Aim: The entire listing is to be repeated verbatim.
----------
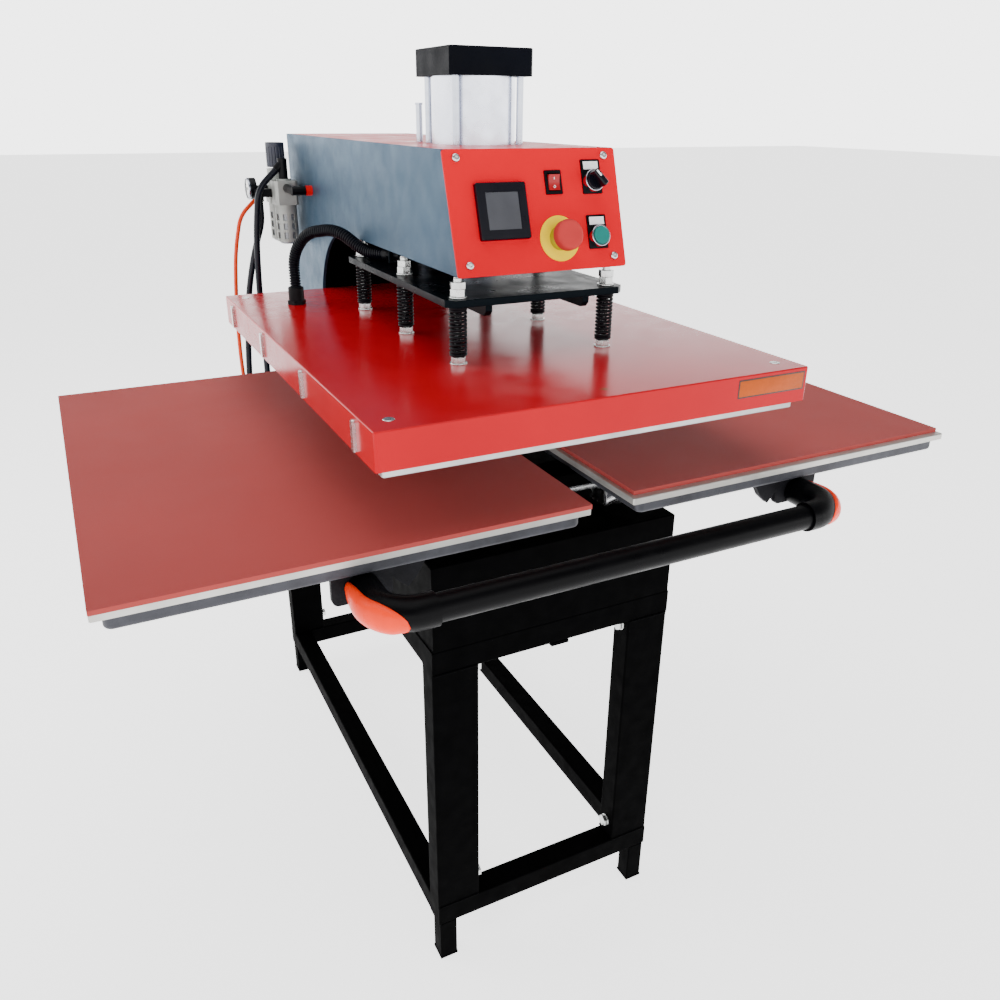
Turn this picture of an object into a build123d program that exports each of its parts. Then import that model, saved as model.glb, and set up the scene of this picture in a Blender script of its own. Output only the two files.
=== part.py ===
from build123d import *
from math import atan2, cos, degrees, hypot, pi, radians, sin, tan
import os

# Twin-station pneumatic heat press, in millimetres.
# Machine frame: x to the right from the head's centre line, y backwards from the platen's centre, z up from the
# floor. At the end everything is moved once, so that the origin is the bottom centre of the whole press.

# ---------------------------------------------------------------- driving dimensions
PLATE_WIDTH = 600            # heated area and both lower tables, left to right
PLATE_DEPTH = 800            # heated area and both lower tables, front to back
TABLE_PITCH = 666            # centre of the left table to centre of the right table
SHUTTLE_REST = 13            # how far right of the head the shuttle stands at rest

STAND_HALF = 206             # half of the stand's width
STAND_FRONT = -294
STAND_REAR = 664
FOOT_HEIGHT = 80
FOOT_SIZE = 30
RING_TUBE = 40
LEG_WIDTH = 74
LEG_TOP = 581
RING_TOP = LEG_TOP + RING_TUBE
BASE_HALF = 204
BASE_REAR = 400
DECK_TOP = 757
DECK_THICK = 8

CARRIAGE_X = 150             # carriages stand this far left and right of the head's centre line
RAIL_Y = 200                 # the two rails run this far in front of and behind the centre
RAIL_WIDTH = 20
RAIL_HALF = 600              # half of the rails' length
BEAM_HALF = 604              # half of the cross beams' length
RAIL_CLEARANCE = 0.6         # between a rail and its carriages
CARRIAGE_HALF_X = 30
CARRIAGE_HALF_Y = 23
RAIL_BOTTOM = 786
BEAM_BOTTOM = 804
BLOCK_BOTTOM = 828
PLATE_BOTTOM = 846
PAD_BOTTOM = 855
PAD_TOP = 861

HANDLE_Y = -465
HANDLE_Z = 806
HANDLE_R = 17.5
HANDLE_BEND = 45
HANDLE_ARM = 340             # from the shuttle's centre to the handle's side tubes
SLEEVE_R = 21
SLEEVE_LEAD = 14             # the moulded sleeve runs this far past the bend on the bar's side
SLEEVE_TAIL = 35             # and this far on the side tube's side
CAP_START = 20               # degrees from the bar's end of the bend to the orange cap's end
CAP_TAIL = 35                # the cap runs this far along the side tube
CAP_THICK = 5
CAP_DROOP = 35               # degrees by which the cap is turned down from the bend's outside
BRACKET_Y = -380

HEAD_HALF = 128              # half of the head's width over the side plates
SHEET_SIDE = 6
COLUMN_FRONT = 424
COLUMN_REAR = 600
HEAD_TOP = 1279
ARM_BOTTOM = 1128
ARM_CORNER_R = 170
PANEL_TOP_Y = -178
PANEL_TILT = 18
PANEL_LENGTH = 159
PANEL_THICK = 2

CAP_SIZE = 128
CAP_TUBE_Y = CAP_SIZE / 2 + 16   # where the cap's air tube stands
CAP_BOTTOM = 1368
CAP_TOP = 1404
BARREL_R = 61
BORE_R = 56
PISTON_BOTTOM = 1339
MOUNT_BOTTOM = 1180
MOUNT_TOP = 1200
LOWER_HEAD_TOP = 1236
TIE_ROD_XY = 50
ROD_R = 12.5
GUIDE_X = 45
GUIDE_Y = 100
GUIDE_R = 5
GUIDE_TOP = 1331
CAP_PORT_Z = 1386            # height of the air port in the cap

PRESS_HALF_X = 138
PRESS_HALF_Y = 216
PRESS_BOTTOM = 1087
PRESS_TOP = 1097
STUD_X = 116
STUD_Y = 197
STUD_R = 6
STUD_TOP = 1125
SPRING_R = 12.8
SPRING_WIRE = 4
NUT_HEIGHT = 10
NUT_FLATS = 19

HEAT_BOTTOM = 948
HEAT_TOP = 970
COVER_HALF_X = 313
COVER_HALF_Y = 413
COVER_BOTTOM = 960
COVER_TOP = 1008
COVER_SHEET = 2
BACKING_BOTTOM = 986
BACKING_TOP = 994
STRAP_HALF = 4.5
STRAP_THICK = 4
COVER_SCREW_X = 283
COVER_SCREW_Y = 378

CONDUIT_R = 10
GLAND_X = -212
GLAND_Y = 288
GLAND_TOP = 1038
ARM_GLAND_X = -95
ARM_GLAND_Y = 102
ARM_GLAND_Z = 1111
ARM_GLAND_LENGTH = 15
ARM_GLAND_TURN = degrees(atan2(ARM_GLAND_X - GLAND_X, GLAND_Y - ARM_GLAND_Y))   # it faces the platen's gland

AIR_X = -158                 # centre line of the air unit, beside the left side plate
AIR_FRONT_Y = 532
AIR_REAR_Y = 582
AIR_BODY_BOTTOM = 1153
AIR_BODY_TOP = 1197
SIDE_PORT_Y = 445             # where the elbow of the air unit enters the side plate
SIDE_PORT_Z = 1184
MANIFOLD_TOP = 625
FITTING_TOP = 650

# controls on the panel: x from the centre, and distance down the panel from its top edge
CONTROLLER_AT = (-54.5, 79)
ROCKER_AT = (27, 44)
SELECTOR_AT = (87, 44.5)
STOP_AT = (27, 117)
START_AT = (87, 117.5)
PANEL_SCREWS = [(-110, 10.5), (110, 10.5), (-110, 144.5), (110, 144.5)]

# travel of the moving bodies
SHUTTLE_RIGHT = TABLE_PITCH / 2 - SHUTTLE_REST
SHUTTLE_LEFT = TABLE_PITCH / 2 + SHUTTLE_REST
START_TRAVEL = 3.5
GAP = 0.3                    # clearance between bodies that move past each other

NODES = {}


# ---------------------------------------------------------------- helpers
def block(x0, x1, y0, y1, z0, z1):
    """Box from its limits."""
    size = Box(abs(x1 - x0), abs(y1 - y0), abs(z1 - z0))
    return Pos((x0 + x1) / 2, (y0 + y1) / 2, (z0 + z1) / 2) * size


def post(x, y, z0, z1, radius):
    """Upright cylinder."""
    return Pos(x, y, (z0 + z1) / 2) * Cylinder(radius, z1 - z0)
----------
Answer to the task:
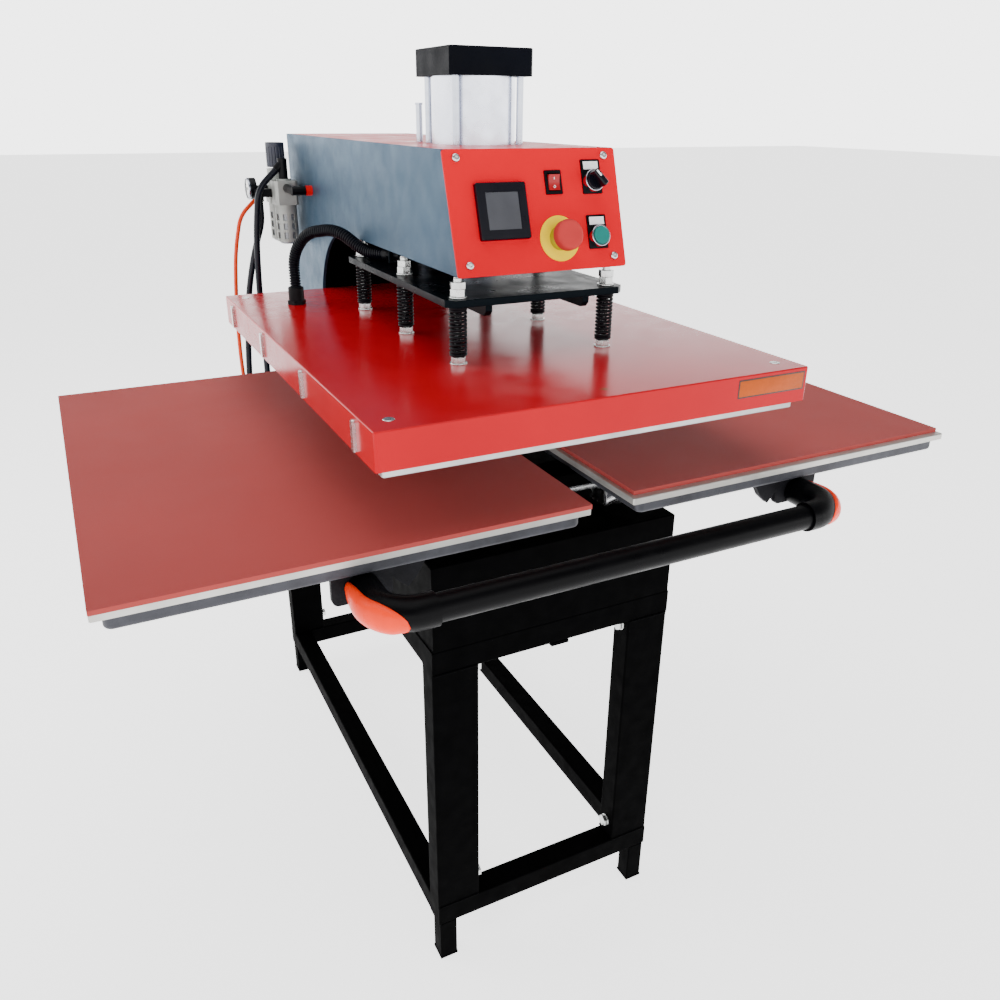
Turn this picture of an object into a build123d program that exports each of its parts. Then import that model, saved as model.glb, and set up the scene of this picture in a Blender script of its own. Output only the two files.
=== part.py ===
from build123d import *
from math import atan2, cos, degrees, hypot, pi, radians, sin, tan
import os

# Twin-station pneumatic heat press, in millimetres.
# Machine frame: x to the right from the head's centre line, y backwards from the platen's centre, z up from the
# floor. At the end everything is moved once, so that the origin is the bottom centre of the whole press.

# ---------------------------------------------------------------- driving dimensions
PLATE_WIDTH = 600            # heated area and both lower tables, left to right
PLATE_DEPTH = 800            # heated area and both lower tables, front to back
TABLE_PITCH = 666            # centre of the left table to centre of the right table
SHUTTLE_REST = 13            # how far right of the head the shuttle stands at rest

STAND_HALF = 206             # half of the stand's width
STAND_FRONT = -294
STAND_REAR = 664
FOOT_HEIGHT = 80
FOOT_SIZE = 30
RING_TUBE = 40
LEG_WIDTH = 74
LEG_TOP = 581
RING_TOP = LEG_TOP + RING_TUBE
BASE_HALF = 204
BASE_REAR = 400
DECK_TOP = 757
DECK_THICK = 8

CARRIAGE_X = 150             # carriages stand this far left and right of the head's centre line
RAIL_Y = 200                 # the two rails run this far in front of and behind the centre
RAIL_WIDTH = 20
RAIL_HALF = 600              # half of the rails' length
BEAM_HALF = 604              # half of the cross beams' length
RAIL_CLEARANCE = 0.6         # between a rail and its carriages
CARRIAGE_HALF_X = 30
CARRIAGE_HALF_Y = 23
RAIL_BOTTOM = 786
BEAM_BOTTOM = 804
BLOCK_BOTTOM = 828
PLATE_BOTTOM = 846
PAD_BOTTOM = 855
PAD_TOP = 861

HANDLE_Y = -465
HANDLE_Z = 806
HANDLE_R = 17.5
HANDLE_BEND = 45
HANDLE_ARM = 340             # from the shuttle's centre to the handle's side tubes
SLEEVE_R = 21
SLEEVE_LEAD = 14             # the moulded sleeve runs this far past the bend on the bar's side
SLEEVE_TAIL = 35             # and this far on the side tube's side
CAP_START = 20               # degrees from the bar's end of the bend to the orange cap's end
CAP_TAIL = 35                # the cap runs this far along the side tube
CAP_THICK = 5
CAP_DROOP = 35               # degrees by which the cap is turned down from the bend's outside
BRACKET_Y = -380

HEAD_HALF = 128              # half of the head's width over the side plates
SHEET_SIDE = 6
COLUMN_FRONT = 424
COLUMN_REAR = 600
HEAD_TOP = 1279
ARM_BOTTOM = 1128
ARM_CORNER_R = 170
PANEL_TOP_Y = -178
PANEL_TILT = 18
PANEL_LENGTH = 159
PANEL_THICK = 2

CAP_SIZE = 128
CAP_TUBE_Y = CAP_SIZE / 2 + 16   # where the cap's air tube stands
CAP_BOTTOM = 1368
CAP_TOP = 1404
BARREL_R = 61
BORE_R = 56
PISTON_BOTTOM = 1339
MOUNT_BOTTOM = 1180
MOUNT_TOP = 1200
LOWER_HEAD_TOP = 1236
TIE_ROD_XY = 50
ROD_R = 12.5
GUIDE_X = 45
GUIDE_Y = 100
GUIDE_R = 5
GUIDE_TOP = 1331
CAP_PORT_Z = 1386            # height of the air port in the cap

PRESS_HALF_X = 138
PRESS_HALF_Y = 216
PRESS_BOTTOM = 1087
PRESS_TOP = 1097
STUD_X = 116
STUD_Y = 197
STUD_R = 6
STUD_TOP = 1125
SPRING_R = 12.8
SPRING_WIRE = 4
NUT_HEIGHT = 10
NUT_FLATS = 19

HEAT_BOTTOM = 948
HEAT_TOP = 970
COVER_HALF_X = 313
COVER_HALF_Y = 413
COVER_BOTTOM = 960
COVER_TOP = 1008
COVER_SHEET = 2
BACKING_BOTTOM = 986
BACKING_TOP = 994
STRAP_HALF = 4.5
STRAP_THICK = 4
COVER_SCREW_X = 283
COVER_SCREW_Y = 378

CONDUIT_R = 10
GLAND_X = -212
GLAND_Y = 288
GLAND_TOP = 1038
ARM_GLAND_X = -95
ARM_GLAND_Y = 102
ARM_GLAND_Z = 1111
ARM_GLAND_LENGTH = 15
ARM_GLAND_TURN = degrees(atan2(ARM_GLAND_X - GLAND_X, GLAND_Y - ARM_GLAND_Y))   # it faces the platen's gland

AIR_X = -158                 # centre line of the air unit, beside the left side plate
AIR_FRONT_Y = 532
AIR_REAR_Y = 582
AIR_BODY_BOTTOM = 1153
AIR_BODY_TOP = 1197
SIDE_PORT_Y = 445             # where the elbow of the air unit enters the side plate
SIDE_PORT_Z = 1184
MANIFOLD_TOP = 625
FITTING_TOP = 650

# controls on the panel: x from the centre, and distance down the panel from its top edge
CONTROLLER_AT = (-54.5, 79)
ROCKER_AT = (27, 44)
SELECTOR_AT = (87, 44.5)
STOP_AT = (27, 117)
START_AT = (87, 117.5)
PANEL_SCREWS = [(-110, 10.5), (110, 10.5), (-110, 144.5), (110, 144.5)]

# travel of the moving bodies
SHUTTLE_RIGHT = TABLE_PITCH / 2 - SHUTTLE_REST
SHUTTLE_LEFT = TABLE_PITCH / 2 + SHUTTLE_REST
START_TRAVEL = 3.5
GAP = 0.3                    # clearance between bodies that move past each other

NODES = {}


# ---------------------------------------------------------------- helpers
def block(x0, x1, y0, y1, z0, z1):
    """Box from its limits."""
    size = Box(abs(x1 - x0), abs(y1 - y0), abs(z1 - z0))
    return Pos((x0 + x1) / 2, (y0 + y1) / 2, (z0 + z1) / 2) * size


def post(x, y, z0, z1, radius):
    """Upright cylinder."""
    return Pos(x, y, (z0 + z1) / 2) * Cylinder(radius, z1 - z0)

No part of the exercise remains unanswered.